Bien entendu, cette affiliation à l'Association des prêtres adorateurs du Très Saint Sacrement ne peut justifier à elle seule tout le système de financement de Bérenger Saunière mais elle en est un des rouages essentiel. Car avec elle, c'est tout un réseau de plusieurs milliers de personnes (2) qui s'ouvrait à Bérenger Saunière. 

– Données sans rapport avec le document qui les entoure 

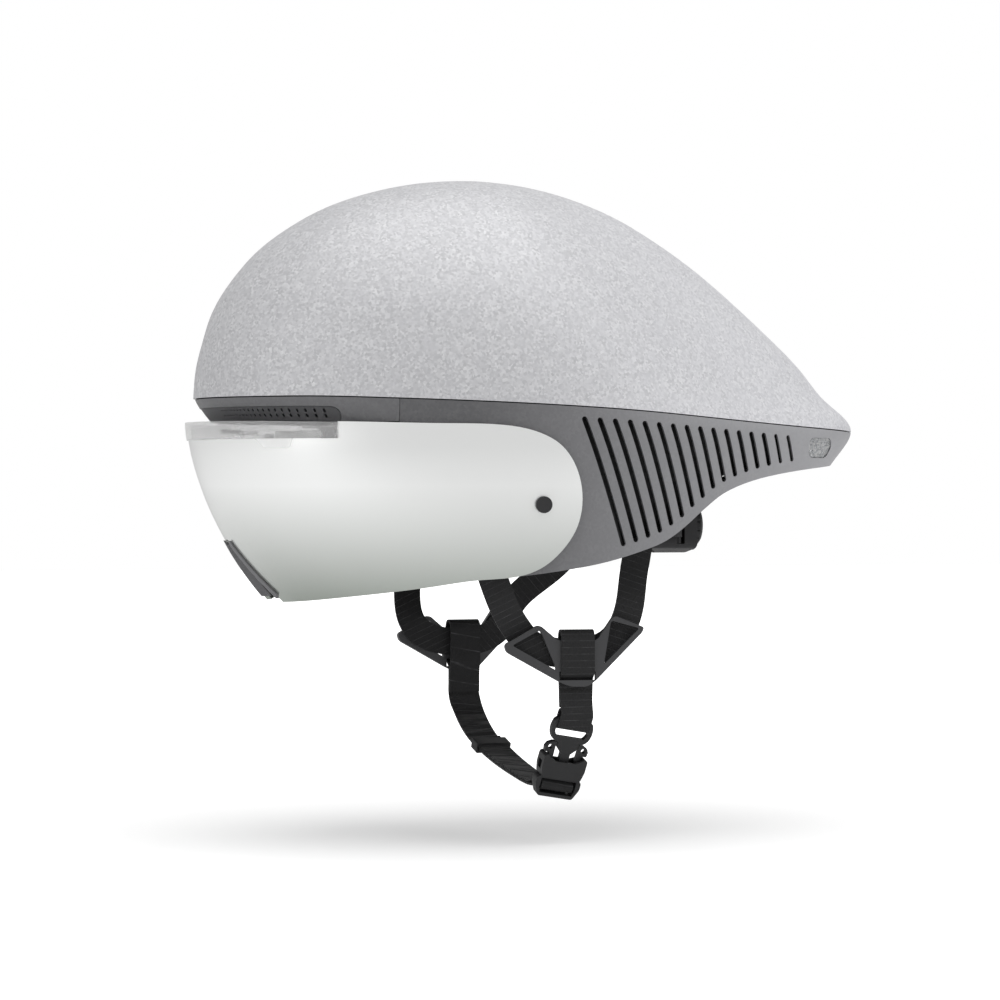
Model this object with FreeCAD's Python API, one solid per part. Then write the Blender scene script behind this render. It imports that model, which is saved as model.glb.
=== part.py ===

Accolé à cette association s'activait aussi  l'Archiconfrérie de l'Agrégation  composée de laïcs, souvent monarchistes et puissants et gravitait toute une constellation d'autres associations religieuses consacrées au culte du Très Saint Sacrement : Sœurs, petits clercs...
Il est impossible que tous ces prêtres en relations avec Bérenger Saunière n'aient pas su tout cela. De la même manière qu'il est très étonnant que Bérenger Saunière fut à ce point connu de tout le milieu ecclésiastique de la région (ses correspondances en témoignent) sans qu'il est tenu la moindre fonction active parmi eux.

Christian Attard




(1) pour la retranscription des carnets de correspondances de B. Saunière voir le travail de Laurent Octonovo : http://www.octonovo.org
(2)  en 1899, l'oeuvre des prêtres adorateurs compte 46 000 membres - (source : "Les congrégations religieuses: de la France au Québec : 1880-1914" de Guy Laperrière - Presses de l'Université de Laval. 60 000 et 200 évêques en 1900.